The king fell into a rage, and handled him worse than the others, being exasperated at his scorn. So he died in his integrity, putting his whole trust in the Lord.
Last of all, the mother died, after her sons.
Let this be enough, then, about the eating of sacrifices and the extreme tortures.”
Although her name is not mentioned in Maccabees and she is referred to as the “Jewish woman”, Syriac tradition gives the mother the name of Shmouni. She is a major figure in Syriac writings (see Witakowski, W, Mart(y) Shmuni, the Mother of the Maccabean Martyrs, in Syriac Tradition).
It is probably no co-incidence that her feast is celebrated on this first day of August when we begin preparing ourselves through fasting, prayer and abstinence for the feast of Mary’s Assumption which we celebrate on 15 August.

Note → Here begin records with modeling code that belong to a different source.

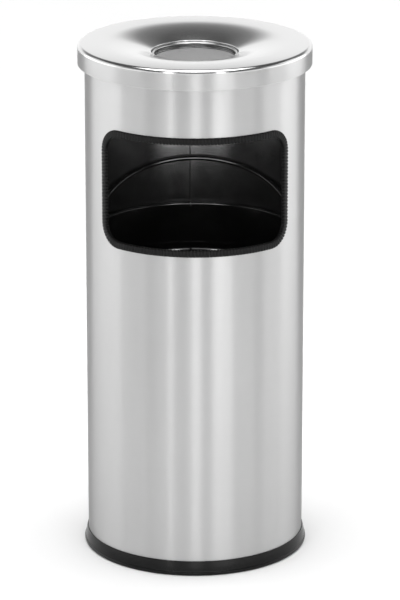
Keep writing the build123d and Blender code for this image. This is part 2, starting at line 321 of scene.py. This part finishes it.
def black_enamel(name, grey, index, roughness, peel_depth):
    """Glossy black coating with an orange peel and a little dust."""
    darkest, lightest, rough_spread = 0.75, 1.25, 0.03
    material, tree, shader = new_material(name)
    place = position(tree)
    peel = noise(tree, place, scale=380.0)
    dust = noise(tree, place, scale=60.0, detail=4.0, roughness=0.6)
    tone = noise(tree, place, scale=25.0, detail=3.0)
    set_grey(tree, shader, tone, darkest * grey, lightest * grey)
    set_rough(tree, shader, dust, roughness - rough_spread, roughness + rough_spread)
    shader.inputs["IOR"].default_value = index
    add_bump(tree, shader, peel, distance=peel_depth, strength=0.35)
    return material


def rubber(name, grey, gloss, roughness, grain_scale):
    """Black rubber with a fine moulded grain."""
    darkest, lightest, rough_spread = 0.7, 1.3, 0.04
    material, tree, shader = new_material(name)
    grain = noise(tree, position(tree), scale=grain_scale, detail=3.0, roughness=0.6)
    bloom = noise(tree, position(tree), scale=40.0, detail=3.0)
    set_grey(tree, shader, bloom, darkest * grey, lightest * grey)
    shader.inputs["Specular IOR Level"].default_value = gloss
    set_rough(tree, shader, grain, roughness - rough_spread, roughness + rough_spread)
    add_bump(tree, shader, grain, distance=0.03 * MM, strength=0.3)
    return material


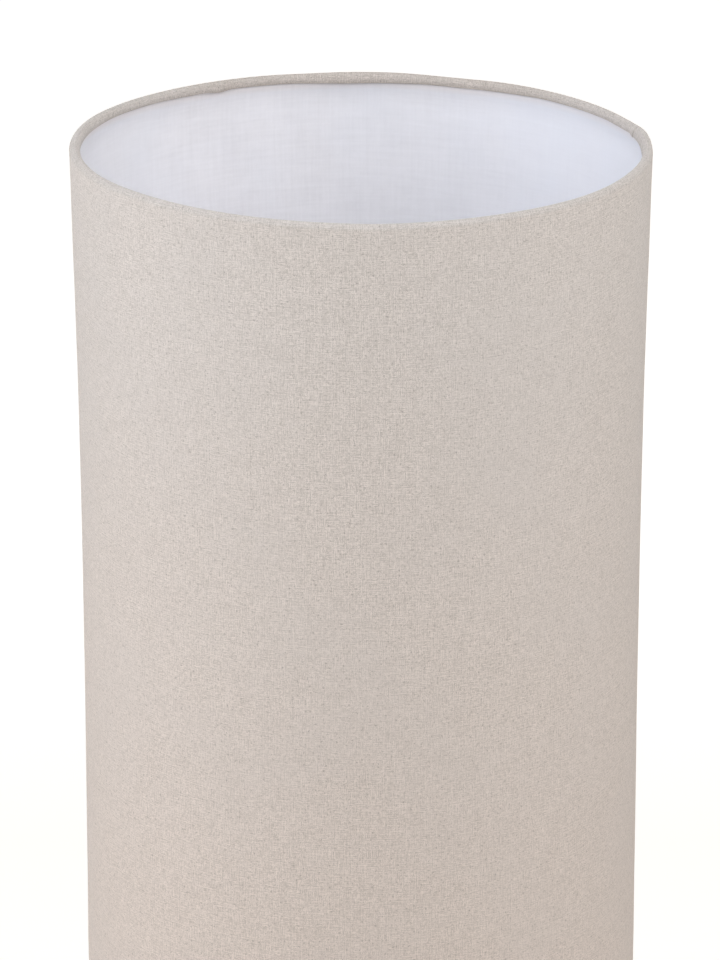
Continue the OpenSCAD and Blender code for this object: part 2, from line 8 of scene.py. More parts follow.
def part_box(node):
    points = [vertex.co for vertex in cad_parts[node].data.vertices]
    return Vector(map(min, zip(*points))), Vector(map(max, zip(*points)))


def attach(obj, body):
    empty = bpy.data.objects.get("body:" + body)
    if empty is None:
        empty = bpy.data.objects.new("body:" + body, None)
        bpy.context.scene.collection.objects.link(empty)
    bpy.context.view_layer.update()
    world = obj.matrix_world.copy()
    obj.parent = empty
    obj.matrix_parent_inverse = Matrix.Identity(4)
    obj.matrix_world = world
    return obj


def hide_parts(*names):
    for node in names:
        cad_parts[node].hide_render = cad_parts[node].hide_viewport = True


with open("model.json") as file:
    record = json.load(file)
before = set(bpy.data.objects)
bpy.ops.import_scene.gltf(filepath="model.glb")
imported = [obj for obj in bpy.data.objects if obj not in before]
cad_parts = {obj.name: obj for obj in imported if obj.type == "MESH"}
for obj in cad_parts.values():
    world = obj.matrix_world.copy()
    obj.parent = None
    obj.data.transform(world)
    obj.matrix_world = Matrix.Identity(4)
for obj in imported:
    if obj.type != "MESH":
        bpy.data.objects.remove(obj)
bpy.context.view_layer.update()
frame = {"nodes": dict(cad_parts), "record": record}
nodes = frame["nodes"]


print("stage: frame loaded")


# Camera, as in the photograph: eye level, well back, looking down a little
camera = {
    "distance": 1.9527,      # from the lamp's axis
    "aboveRim": 0.5319,
    "aside": -0.00048,
    "pitch": 19.33,          # degrees below level
    "focal": 4707.8,         # in pixels of the 720-pixel-wide picture
    "pictureWidth": 720,
    "sensor": 36.0,
    "seesTo": 60,            # metres
}


def addCamera(spec):
    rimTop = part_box("shade_fabric")[1].z
    place = (spec["aside"], -spec["distance"], rimTop + spec["aboveRim"])
    bpy.ops.object.camera_add(location=place, rotation=(math.radians(90 - spec["pitch"]), 0, 0))
    lens = bpy.context.object
    lens.name = "photoCamera"
    lens.data.sensor_fit = "HORIZONTAL"
    lens.data.sensor_width = spec["sensor"]
    lens.data.lens = spec["focal"] * spec["sensor"] / spec["pictureWidth"]
    lens.data.clip_end = spec["seesTo"]
    bpy.context.scene.camera = lens


addCamera(camera)
print("stage: camera")


shade = {
    "flare": 0.0018,          # how far the rims stand out from the straight wall
    "flareRun": 0.058,        # length in which that dies away by two thirds
    # further give of the wall, by depth below the upper rim
    "waist": [(0.0, 0.0), (0.04, 0.0002), (0.07, 0.0), (0.11, -0.0003), (0.165, -0.0004), (0.24, -0.0003),
              (0.315, 0.00015), (0.38, 0.0006), (0.46, 0.0003), (0.56, 0.0)],
    "turnIn": 180,            # degrees that the cloth goes round a hoop, before its edge hangs down inside
    "edgeDown": 0.0017,       # half height and half depth of the oval that the edge follows,
    "edgeBack": 0.0006,
    "edgeTurn": 50,           # and the degrees of it that the edge covers
    "edgeThin": 0.5,          # how much thinner the cloth is pressed at its raw edge
    "swell": 0.0001,          # slack of the turned cloth on the inner side
    "hem": 0.0002,            # how far the turned cloth sags,
    "hemDrift": 0.0003,       # how much that varies, and in how many degrees
    "hemWander": 9,
    "hemPart": 3.7,           # sets the upper rim's sag apart from the lower one's
    "hemStart": 95,           # the turn at which the sag begins, and the further turn in which it grows full
    "hemGrow": 75,
    "wireSlip": 0.00005,      # clearance between a wire and the cloth round it
    "rimTilt": 0.0059,        # the upper rim drops to the right by this slope
    "waviness": 0.00022,
    "wavesRound": 2.6,        # how close the waves are round the shade and up it
    "wavesUp": 7,
    "rollRows": 18,           # rows of mesh round the wire, down the hanging edge and up half the wall
    "edgeRows": 7,
    "wallRows": 30,
    "crowding": 1.9,          # how strongly the wall's rows gather towards the rims
    "cutMeasuredAt": 300,     # degrees, a place where the rim has no fault
    "sharpFrom": 40,          # degrees between faces from which an edge is shaded as sharp
}
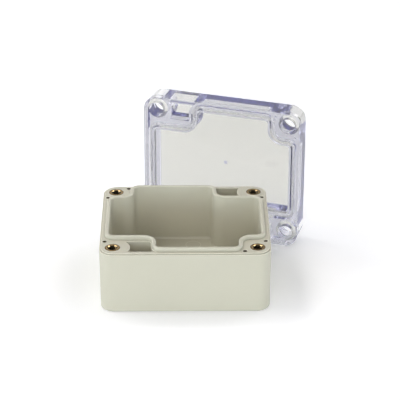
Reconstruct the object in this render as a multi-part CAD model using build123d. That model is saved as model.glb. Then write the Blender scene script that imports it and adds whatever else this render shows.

Shmooni and her sons are ‘types’ for Mary and Christ in the Old Testament.
The parallels are clear, we are told that the mother was Jewish, was amazing and deserves a special place in our memory. She does not know how her son’s life began in her womb (the womb in Syriac thought being symbolic of God’s mercy, rahm). Like Mary she endured her son’s unjustified suffering and torment and ultimate death because she trusted in the will of God. She was noble and loving. The son’s are also seen as a type of Christ, arranged to mirror the passion of Jesus.
St Shmouni endured tremendous suffering for her faith. She was a God fearing women and a faithful mother. She encouraged her seven sons to uphold their faith in the face of death.
Like St Shmouni, may we learn to trust in the Lord in our times of trial and suffering and to offer our suffering up to him. May we also encourage our children in faith so that they may gain eternal life.
There is a Church dedicated to St Shmooni in Lebanon which can be accessed through Hadchit or from the road at the bottom in the Qadisha valley. It is steep and a hike – but well worth it.